Día del lavado
“Purifícame con hisopo y seré limpio; lávame y serémás blanco que la nieve” (Salmo 51:7, RVR 95).
En este día de 1858, Hamilton Smith de Filadelfia, Pensilvania, inventó la primera lavadora exitosa. Creo que no podemos ni imaginar lo que era lavar todo a mano. Era un trabajo tan grande que, en la mayoría de los hogares, se reservaba todo el día del lunes para hacerlo. Primero, se ponía una gran olla con agua a calentar en la estufa de leña. Luego, se llevaba el agua caliente al patio y se vertía en una gran tina. En ella, se rallaba un trozo del bloque de jabón casero, hecho con cenizas, manteca y lejía. Se agregaba la ropa y se la dejaba un tiempo en remojo. Si estaba muy sucia, se preparaba una fogata sobre la cual se colocaba la tina y se hacía hervir la ropa mientras una persona revolvía con un palo.
Luego, la parte difícil: las manchas y la suciedad se limpiaban restregando enérgicamente la ropa en una tabla de lavar, un armazón de madera plano con una lámina ondulada de metal. El enjuague era un gran trabajo, y lo mejor era hacerlo de a dos. Se estrujaba la ropa para escurrir el agua de jabón y se la pasaba a otra tina con agua limpia. Piensa en enjuagar y escurrir pantalones, camisas, faldas, sábanas… Por fin, se colgaba todo en sogas tendidas en el patio o el jardín.
Intenta lavar la ropa de una familia de nueve o diez integrantes. Cada semana. Semana tras semana. Sin lavadora, sin lavandería, sin descanso. Y no olvides el planchado. Había que planchar los vestidos, las camisas, los pantalones; los manteles y las fundas de almohada “buenas”. Se utilizaba una pesada plancha que se calentaba en la estufa, o que era hueca y en la que se colocaban brazas adentro. Se usaba más de una plancha para que, luego de que una se enfriara con el planchado, se pudiera usar la segunda mientras se recalentaba la primera.
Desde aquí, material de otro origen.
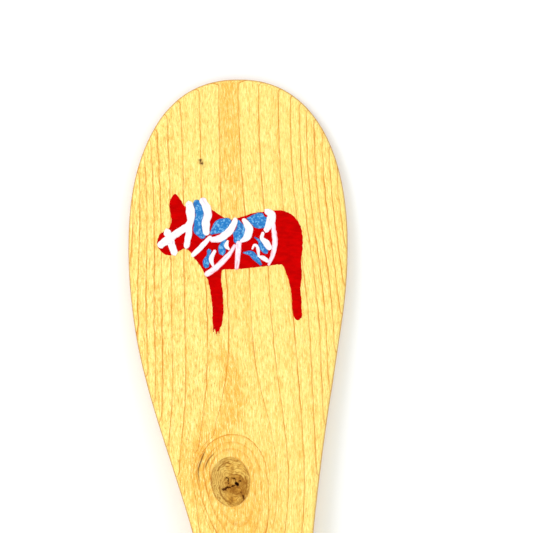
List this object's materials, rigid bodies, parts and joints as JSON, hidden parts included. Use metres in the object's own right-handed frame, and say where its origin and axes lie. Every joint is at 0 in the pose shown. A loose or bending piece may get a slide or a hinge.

Hoy en día, lavar no es una de nuestras principales preocupaciones. Llegamos por la noche y tiramos nuestra ropa sudada, manchada de hierba y llena de barro en el cesto de la ropa sucia, y nunca pensamos en dar las gracias a mamá o a nuestra hermana mayor por hacer el lavado por nosotros. Y ellas utilizan máquinas para lavar y centrifugar, y algunos incluso tienen una secadora o llevan la ropa a un lavadero. Damos por sentado tantas cosas. Pensamos tan poco en cómo el cerebro y la energía de las personas del pasado nos facilitan la vida hoy.
También tenemos que dar las gracias a Dios por la mejor lavadora de la historia del mundo. La lavadora de Dios nos lava las manos, nos restriega detrás de las orejas, nos desinfecta la boca y, en general, nos limpia por dentro y por fuera. De hecho, es la sangre de Jesús la que nos hace más blancos que la nieve.
Cuando David tocó fondo, expresó lo mismo que diríamos todos nosotros: “Purifícame con hisopo y seré limpio; lávame y seré más blanco que la nieve”.